Deceptive acts or practices

Section 4 of the Business Practices and Consumer Protection Act generally defines a deceptive act or practice as any form of representation capable of deceiving or misleading a person. The case law has interpreted this to mean an action that tends to lead the consumer to make an error of judgment. Section 4 also lists specific actions deemed to be deceptive, including misrepresentations (that is, untrue representations) about the quality of a product, prior history of a particular product (for example, a car), the price advantage the seller is offering, or the availability of an item.

Section 4(3)(c)(iii) says it is a deceptive practice to give an estimate that is “materially less” than the price eventually determined or demanded by the supplier if the consumer has not expressly consented to the higher price before the goods or services are supplied.

A number of reported court decisions have found some types of conduct to be deceptive practices under previous legislation (the Trade Practices Act). Most of the decisions involved representations by salespeople about the quality of consumer products, particularly cars.

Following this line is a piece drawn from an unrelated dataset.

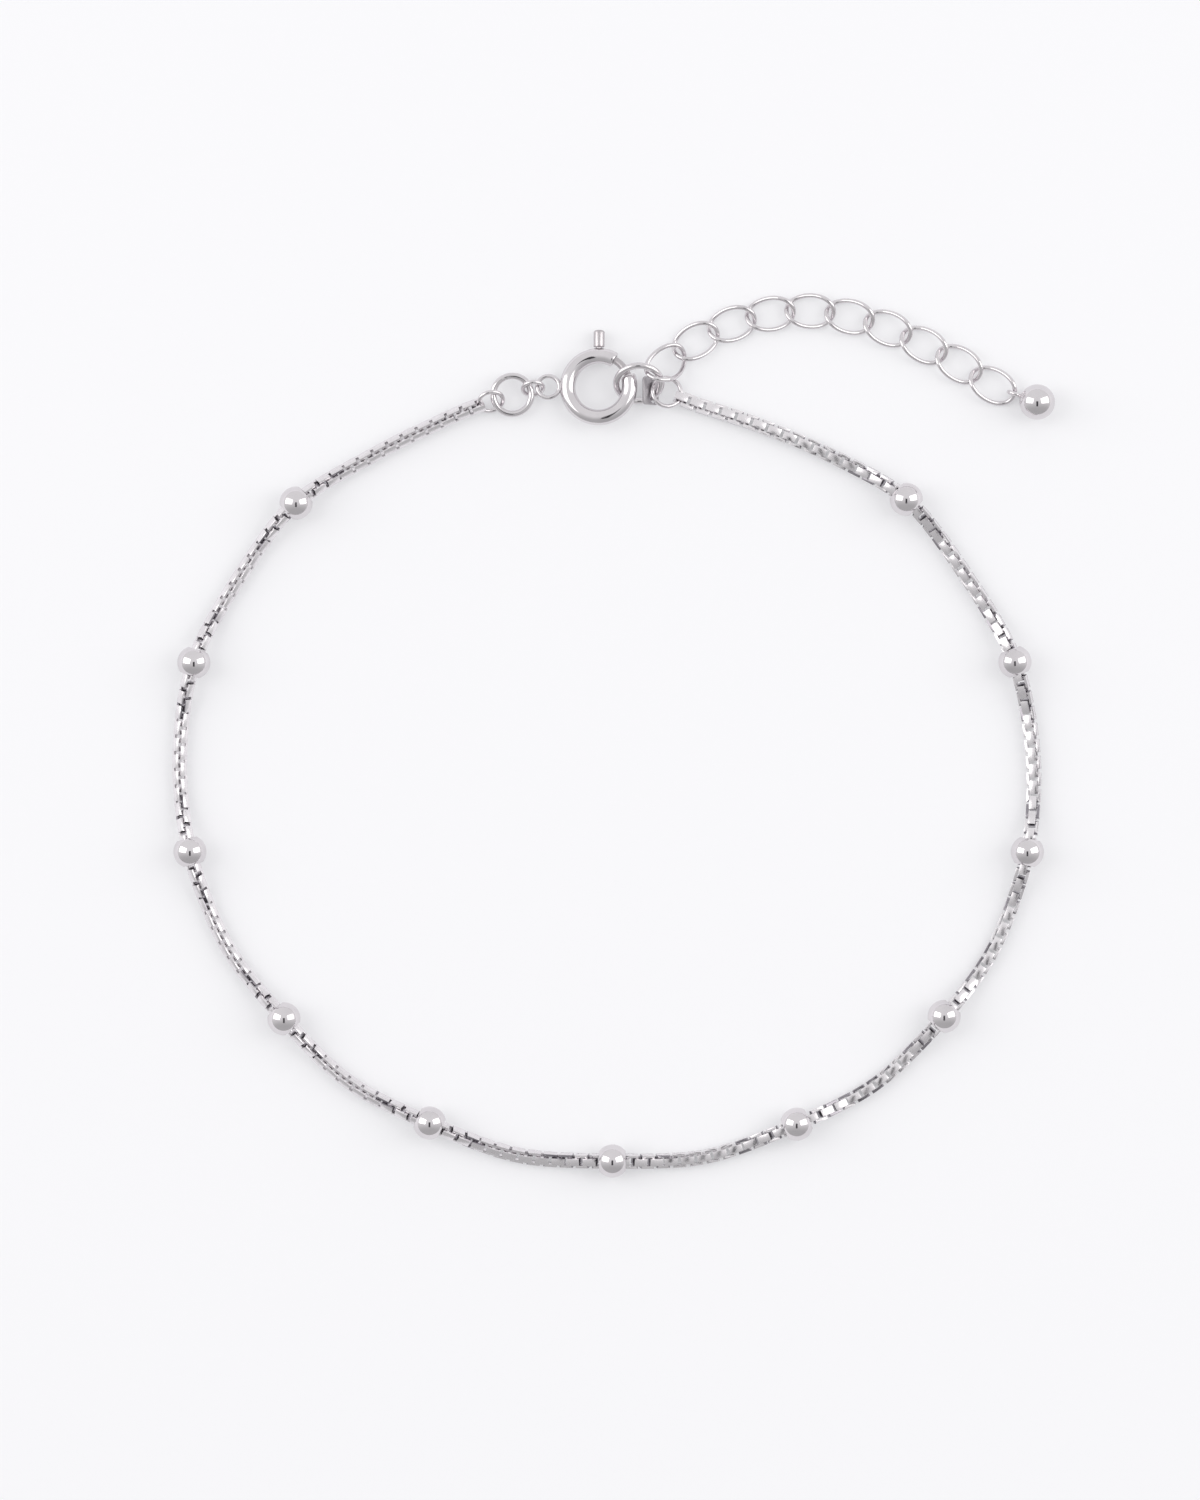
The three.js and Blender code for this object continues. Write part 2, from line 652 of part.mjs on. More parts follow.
// Sliding bolt of the clasp: a bent wire with its thumb lever
function claspBolt() {
  const [tip, tail] = BOLT_ANGLES;
  const wire = arcRod(CLASP_RADIUS, BOLT_WIRE_RADIUS, tip, tail, BOLT_STEPS, BORE_SIDES);
  const shoulder = CLASP_RADIUS + CLASP_TUBE_RADIUS + BOLT_NECK_CLEARANCE;
  const profile = [
    new THREE.Vector2(0, CLASP_RADIUS),
    new THREE.Vector2(BOLT_NECK_RADIUS, CLASP_RADIUS),
    new THREE.Vector2(BOLT_NECK_RADIUS, shoulder),
    new THREE.Vector2(BOLT_LEVER_RADIUS, shoulder + BOLT_SHOULDER_RISE),
    new THREE.Vector2(BOLT_LEVER_RADIUS, BOLT_LEVER_REACH - BOLT_CROWN_HEIGHT),
    new THREE.Vector2(BOLT_CROWN_SHARE * BOLT_LEVER_RADIUS, BOLT_LEVER_REACH),
    new THREE.Vector2(0, BOLT_LEVER_REACH),
  ];
  const lever = new THREE.LatheGeometry(profile, TUBE_SIDES);
  lever.rotateZ(radians(BOLT_LEVER_ANGLE - 90));
  return piece("clasp_bolt", geometryOf(solidOf(wire).add(solidOf(lever))), SILVER);
}

function clasp() {
  const group = new THREE.Group();
  group.add(claspBody(), claspBolt());
  return lay(group, CLASP_AT, CLASP_TURN);
}

function tag() {
  const x = TAG_WIDTH / 2;
  const y = TAG_LENGTH / 2;
  const corner = TAG_CORNER;
  const outline = new THREE.Shape();
  outline.absarc(x - corner, -y + corner, corner, -Math.PI / 2, 0, false);
  outline.absarc(x - corner, y - corner, corner, 0, Math.PI / 2, false);
  outline.absarc(-x + corner, y - corner, corner, Math.PI / 2, Math.PI, false);
  outline.absarc(-x + corner, -y + corner, corner, Math.PI, 1.5 * Math.PI, false);
  const hole = new THREE.Path();
  hole.absarc(...TAG_HOLE_AT, TAG_HOLE_RADIUS, 0, 2 * Math.PI, true);
  outline.holes.push(hole);
  const geometry = new THREE.ExtrudeGeometry(outline, {
    depth: TAG_THICKNESS,
    bevelEnabled: false,
    curveSegments: TAG_CORNER_STEPS,
  });
  const [holeX, holeY] = TAG_HOLE_AT;
  geometry.translate(-holeX, -holeY, -TAG_THICKNESS / 2);
  const ringFrame = lay(new THREE.Object3D(), JUMP_RING_RIGHT.at, JUMP_RING_RIGHT.turn);
  ringFrame.updateMatrix();
  const angle = radians(TAG_RING_ANGLE);
  const wireAt = new THREE.Vector3(Math.cos(angle), Math.sin(angle), 0);
  wireAt.multiplyScalar(JUMP_RING_RIGHT.radius).applyMatrix4(ringFrame.matrix);
  return lay(piece("tag", geometry, PLATE_SILVER), wireAt.toArray(), TAG_TURN);
}

function anklet() {
  const route = new ChainRoute(
    chainHook(CHAIN_END_LEFT, CHAIN_START_HEADING, -1, chainLinkLength()),
    chainHook(CHAIN_END_RIGHT, CHAIN_END_HEADING, 1, chainLinkLength()),
  );
  const group = new THREE.Group();
  group.add(...boxChain(route), ...beads(route));
  group.add(ring("chain_end_ring_left", CHAIN_END_LEFT, SMALL_RING_STEPS, SMALL_WIRE_SIDES));
  group.add(ring("jump_ring_left", JUMP_RING_LEFT, LARGE_RING_STEPS, LARGE_WIRE_SIDES));
  group.add(ring("clasp_link", CLASP_LINK, SMALL_RING_STEPS, SMALL_WIRE_SIDES));
  group.add(clasp());
  group.add(ring("jump_ring_right", JUMP_RING_RIGHT, LARGE_RING_STEPS, LARGE_WIRE_SIDES));
  group.add(ring("chain_end_ring_right", CHAIN_END_RIGHT, SMALL_RING_STEPS, SMALL_WIRE_SIDES));
  group.add(tag());
  const curbPlaces = curbCentres();
  group.add(...extension(curbPlaces), endBead(endBeadCentre(curbPlaces)));
  const bounds = new THREE.Box3().setFromObject(group, true);
  const middle = bounds.getCenter(new THREE.Vector3());
  group.position.set(-middle.x, -middle.y, -bounds.min.z);
  return group;
}

export default anklet();
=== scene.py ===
"""Looks of a beaded silver anklet that lies flat in a loop on a light table.

Every piece is built in metres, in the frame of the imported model, and stands for one of its nodes.
"""
import logging
import math
from dataclasses import dataclass, field
from enum import Enum
from typing import Sequence

import bmesh
import bpy
from mathutils import Euler, Matrix, Vector
from mathutils.bvhtree import BVHTree


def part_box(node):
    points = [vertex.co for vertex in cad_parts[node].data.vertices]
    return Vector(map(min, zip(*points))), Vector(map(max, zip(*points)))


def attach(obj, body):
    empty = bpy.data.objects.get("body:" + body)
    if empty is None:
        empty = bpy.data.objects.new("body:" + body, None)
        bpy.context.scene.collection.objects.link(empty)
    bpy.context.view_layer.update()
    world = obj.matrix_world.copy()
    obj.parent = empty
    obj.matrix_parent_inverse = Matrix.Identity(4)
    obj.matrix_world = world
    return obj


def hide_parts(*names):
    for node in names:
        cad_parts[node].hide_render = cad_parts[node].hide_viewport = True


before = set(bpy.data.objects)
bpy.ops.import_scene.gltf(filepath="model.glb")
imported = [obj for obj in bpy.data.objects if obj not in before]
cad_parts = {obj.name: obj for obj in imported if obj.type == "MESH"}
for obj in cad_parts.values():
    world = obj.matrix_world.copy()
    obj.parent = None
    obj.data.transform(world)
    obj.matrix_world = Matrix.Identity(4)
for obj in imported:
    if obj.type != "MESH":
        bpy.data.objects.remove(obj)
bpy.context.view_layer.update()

MM = 0.001
FULL_TURN = 2 * math.pi
ALONG_X = Vector((1.0, 0.0, 0.0))
ALONG_Y = Vector((0.0, 1.0, 0.0))
ALONG_Z = Vector((0.0, 0.0, 1.0))
# Layer that marks where painted shade goes
PAINTED_SHADE_LAYER = "painted_shade"
LOG = logging.getLogger("anklet")


class Body(Enum):
    """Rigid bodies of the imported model."""

    ANKLET = "anklet"
    BOLT = "clasp_bolt"


class Slot(Enum):
    """Material slots of the record."""

    POLISHED = "polished_silver"
    CHAIN = "chain_silver"
    PLATE = "plate_silver"


def linear_colour(code: str) -> tuple[float, float, float, float]:
    """Turns an sRGB hex colour to linear light.

    Args:
        code: The colour as "#rrggbb".

    Returns:
        Red, green, blue and an alpha of 1.
    """
    channels = [int(code[start:start + 2], 16) / 255 for start in (1, 3, 5)]
    linear = [c / 12.92 if c <= 0.04045 else ((c + 0.055) / 1.055) ** 2.4 for c in channels]
    return linear[0], linear[1], linear[2], 1.0


def add_node(
    tree: bpy.types.NodeTree,
    kind: str,
    settings: dict[str, object] | None = None,
    inputs: dict[str, object] | None = None,
    links: dict[str, bpy.types.NodeSocket] | None = None,
) -> bpy.types.Node:
    """Adds one shader node with its settings, values and links.

    Args:
        tree: The material's node tree.
        kind: The node's type name.
        settings: Properties of the node itself.
        inputs: Fixed values, by socket name.
        links: Sockets that feed the node, by socket name.

    Returns:
        The new node.
    """
    node = tree.nodes.new(kind)
    for key, value in (settings or {}).items():
        setattr(node, key, value)
    for key, value in (inputs or {}).items():
        node.inputs[key].default_value = value
    for key, socket in (links or {}).items():
        tree.links.new(socket, node.inputs[key])
    return node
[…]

Findlay v. Couldwell was an early case decided under the old Trade Practices Act. A salesperson for a used car dealership represented one of the used cars as a vehicle in good running order. Five days after purchase, the engine blew up while the buyer was driving on a highway. The court held that the representation of the car’s quality was a “deceptive act or practice” within the meaning of the Trade Practices Act. (The court also held that the buyer was entitled to succeed in common law on the basis that there had been a fundamental breach of the sales contract; the dealer was not entitled to rely on an “as is — where is” term in the sales contract to exempt itself from liability.)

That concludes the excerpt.